I think my biggest concern is applying this at the individual level. If I had no other information on a player other than he is “Player X” I might buy the idea that if his true talent level is going to move in some direction, it would be toward the mean. That’s for lack of information, rather than conviction. As soon as I knew something simple like his age, I’d have a much better guess as to which direction I expect his true talent level to go. It’s entirely possible that some of the movement in underlying talent levels can be explained through this regression toward the mean idea. Here, I am guessing without evidence, but my gut feel on this one is that those individual level covariates are going to be much more important.

***

One other issue worth clarifying. You pointed back to my work on reliability using KR-21 and Cronbach and believe that my initial thresholds are basically half of what they should be. This is a bit of a mis-understanding of what I’m doing with KR-21/Cronbach.

Traditionally, Cronbach is used as a model of measure internal consistency. For example, as a psychologist, I might develop a 24-question form to assess people for signs of depression. As part of my initial validation studies for the measure, I would want to see that the measure had internal consistency. I could split the questions up evens-and-odds and see how the 12 evens correlate with the 12 odds. That’s basic split-half. (Cronbach/KR-21 amplify this process by essentially taking all possible combinations of 12 and 12 and coming up with an average correlation.) In practice, there’s no reason that I’d actually split my measure into 12 and 12. but if I were ever held at gunpoint and forced to do it, I could at least feel confident that the evens would give me roughly the same answer as the odds. (Whether it was a correct answer or not is another matter.) If I got a result that was “good enough” from Cronbach, I’d say “This 24-item questionnaire is internally consistent” because in that case, I want to show that the 24-item questionnaire works.

When I developed that reliability model, I more or less used Cronbach in the reverse way that it’s normally used. If I wanted to see how reliable a sample of 100 PA was, the obvious choice for a criterion to measure against would be another sample of 100 PA. So, I gather together samples of 200 PA. From there, I run Cronbach/KR-21, which splits the sample of 200 in half into two 100 PA chunks and then gives a reliability estimate.

I could say “This 200 PA sample is a coherent whole and that the two underlying 100 PA chunks belong together.” I could also say “If I split these into two 100 PA samples, they would mirror each other well enough that it’s clear that they’re measuring the same thing.” I would argue that the fundamental definition for “reliable” is that given a sample of X PA and then another sample of X PA in the same (or for our purposes, roughly the same ) set of circumstances, a player’s performance would be very similar.
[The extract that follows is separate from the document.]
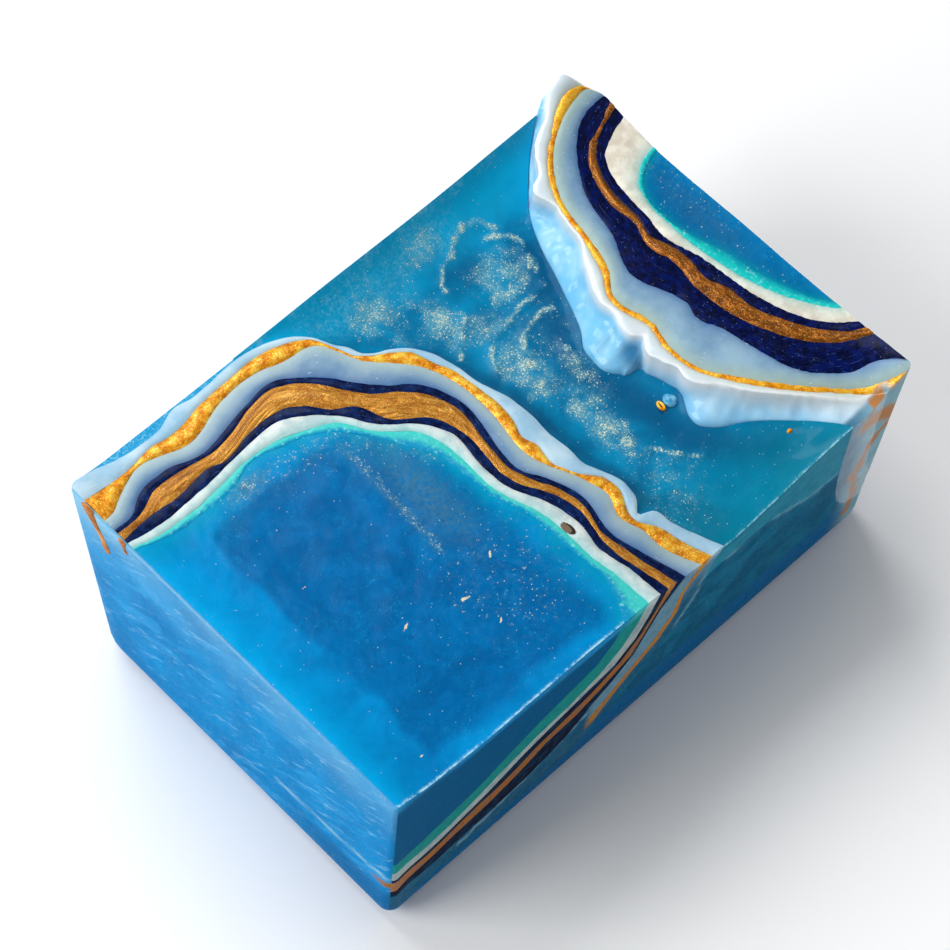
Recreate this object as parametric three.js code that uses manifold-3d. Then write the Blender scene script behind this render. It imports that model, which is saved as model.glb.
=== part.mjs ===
// Hand-poured "geode" soap loaf bar, millimetres, +Z up.
// The block is laid out from its near top corner: X along the long side, Y along the short side,
// Z = 0 at the nominal top plane.  The finished group is moved so that its box stands on Z = 0.

import * as THREE from 'three';
import { mergeVertices } from 'three/addons/utils/BufferGeometryUtils.js';
import Module from 'manifold-3d';

// ---------------------------------------------------------------- driving dimensions
const LENGTH = 90;            // long side, the inside width of a common loaf tray
const WIDTH = 59;             // short side
const HEIGHT = 39.5;          // bottom to nominal top plane
const DRAFT = 1;              // inset of each side at the bottom
const BOTTOM_RADIUS = 3.8;    // rounded bottom edges
const BLANK_TOP = 4;          // the blank is taller than any lip and is cut down
const SKIN = 0.9;             // thin gel skin over the short end of the front geode
const HALF_GAP = 0.14;        // half the clearance between neighbouring pours
const MIN_LAYER = 0.95;       // thinnest pour
const CUT_TOP = 12;           // upper end of the cutters
const RAD = Math.PI / 180;

// ---------------------------------------------------------------- outlines at the top, [X, Y]
// Front geode, from the core outwards, each line running from the short end to the long side.
const FRONT_OUTLINES = {
  core: [[0.8, 47.2], [10, 45.5], [20, 46.8], [28, 44.4], [33, 39], [37.3, 32.3], [38.2, 23.7],
    [40.3, 11.6], [41, 6], [39, 0]],
  teal: [[0.8, 47.9], [5, 46.8], [20, 47.3], [28.5, 45.2], [31.4, 43.6], [35.5, 37.8], [39.2, 31.4],
    [39.1, 25], [41.2, 15.9], [42, 9.5], [42.6, 0]],
  white: [[0.8, 48.6], [13, 48], [26, 48.7], [30, 46], [34.4, 40.8], [39.8, 35.3], [41, 31.8],
    [40.4, 24.5], [43.5, 13], [44.3, 5], [44.6, 0]],
  innerNavy: [[0.8, 49.3], [10, 49.3], [17.5, 49.1], [25, 50.1], [30, 48.1], [34.7, 43.7],
    [36.3, 40], [41, 35.3], [42, 32], [41.4, 24.6], [44.7, 14.4], [45.4, 5], [46.3, 0]],
  bronze: [[0.8, 50.3], [10, 52], [16.5, 51], [28.5, 52.8], [33, 49.8], [37.5, 43.7], [42.7, 38.5],
    [43.8, 35.1], [42.7, 24.6], [45.6, 14], [46.2, 7], [48.4, 0]],
  outerNavy: [[0.3, 51.3], [6.2, 52.6], [10, 53.2], [16.5, 51.9], [28.5, 53.9], [32.7, 51.2],
    [37.2, 46], [43, 40.2], [44.9, 34.8], [43.3, 24.2], [46.4, 15.2], [46.6, 10.4], [49.8, 0]],
  paleBlue: [[1.1, 52.8], [7.7, 55], [15, 54.3], [20, 54.7], [27.9, 55.6], [33.9, 54.2],
    [36.9, 51.8], [40, 47.7], [45, 41.8], [46.6, 34.1], [45.4, 26], [48.2, 16.8], [48.9, 11],
    [50.5, 5], [52.8, 0]],
  gold: [[1.9, 56.3], [7.4, 56.4], [16.7, 56.3], [25, 57.2], [31.8, 56.8], [36.9, 54.4],
    [38.8, 50.4], [43.1, 46.6], [46.2, 41.7], [47.8, 35.5], [47, 27.3], [47.2, 22], [50.2, 15.2],
    [50.2, 10], [52.8, 3.5], [54.8, 0]],
  shell: [[-2, 60.8], [16, 60.8], [30, 60], [34, 57.8], [37.9, 54.8], [40, 50.8], [43.8, 47.4],
    [47.2, 42.8], [48.3, 38.8], [49.6, 31.9], [49.8, 24.4], [50.2, 19.6], [51.8, 13], [51.6, 10],
    [54.6, 4], [56.8, 0]],
};

// Front geode, side section on the long face, [X, Z], from the short end up to the top.
const FRONT_SECTIONS = {
  core: [[0, -18], [13.6, -16.4], [25, -12.7], [34.9, -9.9], [38, -5.5], [38.6, -4]],
  teal: [[0, -20.8], [11, -21.4], [20.5, -17.9], [31.8, -15.2], [38, -11.4], [41.6, -4]],
  white: [[0, -23.6], [15.5, -22.4], [26, -18.3], [36.8, -15.8], [41.1, -12.4], [44.2, -4.5]],
  innerNavy: [[0, -24.8], [10.5, -25.2], [20.5, -23], [30, -19.6], [39.3, -16.4], [42.7, -10.5],
    [45.4, -4.8]],
  bronze: [[0, -27.9], [15.5, -26.8], [25, -24.3], [33, -22], [40.5, -18.9], [44.6, -11.8],
    [48.2, -5]],
  outerNavy: [[0, -29.6], [16.8, -30.3], [28, -28.6], [34.9, -24.6], [41, -20.6], [45.7, -11.6],
    [49.7, -5]],
  paleBlue: [[0, -31.2], [20, -31.8], [32, -30.2], [38, -26.8], [43, -22.6], [48, -17.4],
    [50.2, -9.3], [52.7, -5.2]],
  gold: [[0, -32.5], [20, -33.2], [33, -32], [38.6, -29.3], [44.3, -23.8], [49.9, -17.4],
    [51.4, -9.9], [54.8, -5.4]],
  shell: [[0, -34], [20, -34.9], [35, -34], [43, -28], [48, -23], [51.8, -19.3], [53.6, -13],
    [56.9, -6]],
};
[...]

If I was holding a sample of X PA in my hand, I feel confident that another sample of X PA drawn from the same water would give me the same results.

Most people start with the larger whole and want to see that the component chunks hang together (and so they report the N of the larger whole.) I started with a chunk and wanted to know if a same-sized analogous chunk would perform similarly, and so I report the N of the chunk, which is half the size of the whole.

“I could split the questions up evens-and-odds and see how the 12 evens correlate with the 12 odds. That’s basic split-half. (Cronbach/KR-21 amplify this process by essentially taking all possible combinations of 12 and 12 and coming up with an average correlation.)”

The average correlation given by Cronbach’s alpha/KR-21 is adjusted to a sample length of 24, though. It would be like taking all possible combinations of 12 and 12, averaging the correlations, and adjusting them from 12 observations to 24 using the Spearman-Brown prediction formula. If you did actually split the sample into 12 and 12, it would give a lower correlation than what Cronbach/KR-21 give.

I looked this one up and apparently, I have been doing this one wrong. Somewhere along the line when I learned Cronbach, I didn’t get the part about Spearman-Brown.

So, that means everything is even slower to stabilize than I thought. Great.

I’m curious why you think it’s more relevant to look at change in talent over time than other effects. Specifically, I think going from one ballpark to another and facing different starting pitchers is more likely to affect outcome than changes in talent from day to day. This is why I think it would be better to evaluate performance with an implicit model that uses the results of individual matchups rather than an explicit model that assumes zero variance in opponent talent and only addresses park effects with post box adjustments.